(1.) The eighth issue raised in the lower Court is in these terms:-"Has the plaintiff been guilty of adultery with Sorabji Nowroji Actor, or Edalji Ardeshir Teacher, and others." The finding of the Delegates is as follows:-"No satisfactory evidence regarding Meherbai plaintiff's misconduct with any. particular individual, but there is evidence sufficient to raise a strong presumption of her general misconduct, that is, of adultery." It is contended before us that this issue was improperly framed inasmuch as by charging the plaintiff with misconduct not only with the two persons named in the issue but with "others," it required her to meet a vague charge founded on mere suspicion. It does not appear that the issue in the form in which the last part of it was framed was objected to in the Court below. Evidence "appears to have been led on it by both parties. It is too late now for the plaintiff to raise the objection that the issue should have been confined to the charge of adultery with the persons1 named in it. Nor is the finding of the, Delegates vague and indefinite. They substantially hold adultery on the part of the plaintiff proved.

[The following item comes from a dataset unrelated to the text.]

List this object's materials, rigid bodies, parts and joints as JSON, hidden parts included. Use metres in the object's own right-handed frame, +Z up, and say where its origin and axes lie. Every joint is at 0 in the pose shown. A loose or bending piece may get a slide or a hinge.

(2.) But it is urged that the " finding in question is not a valid ground for rejecting plaintiff's suit for divorce, because the adultery of a petitioner suing for dissolution of marriage or judicial separation is not mentioned in Section 32 of the Parsi Marriage and Divorce Act (XV of 1865) among the legal grounds which are specified as disentitling the petitioner to a decree. It is argued that as Section 31 of the English Matrimonial Causes Act (20 & 21 Vic. c. 85), from which the language of Section 32 of the Parsi Marriage and Divorce Act appears to have been substantially borrowed, expressly includes the adultery of a petitioner suing for dissolution of marriage among the legal grounds on which the Court may, in its discretion, decline to dissolve the marriage, whereas the Parsi Act studiously omits to include such adultery among those grounds, the plain inference is that the Indian Legislature intended that a petitioner suing for divorce under the latter Act should not be nonsuited merely on the ground of his or her adultery during the marriage. But Section 32 of the Parsi Act is not, whereas the corresponding sections of the English Act are, exhaustive. The latter specifies all the legal grounds on which a petitioner suing for divorce shall or may be nonsuited. The former enumerates only some of them and then says that if there is no other legal ground why relief should not be granted, the Court shall decree a divorce or judicial separation accordingly." The words "other legal ground," construed as they must be on the principle of ejusdem generis, mean any other legal ground which is of the same kind as any of the legal grounds previously mentioned. As the section borrows its language substantially from the, English Act so far as it enumerates the legal grounds, and as the latter Act treats the adultery of a petitioner suing for divorce as a ground similar in character to certain other grounds which are the same as those enumerated in the Parsi Act, I think it a reasonable construction of the latter Act to hold that the Legislature intended that where such adultery is proved, relief by way of divorce should be refused.
(3.) This construction is supported by what we have ascertained to be the invariable practice on the Parsi Matrimonial Side of this Court. Counsel appearing in this case have brought to our notice at least eight causes, tried in that Court, in each of which one of the issues raised was whether the petitioner suing for divorce or judicial separation was proved to have been guilty of adultery and therefore not entitled to the relief claimed.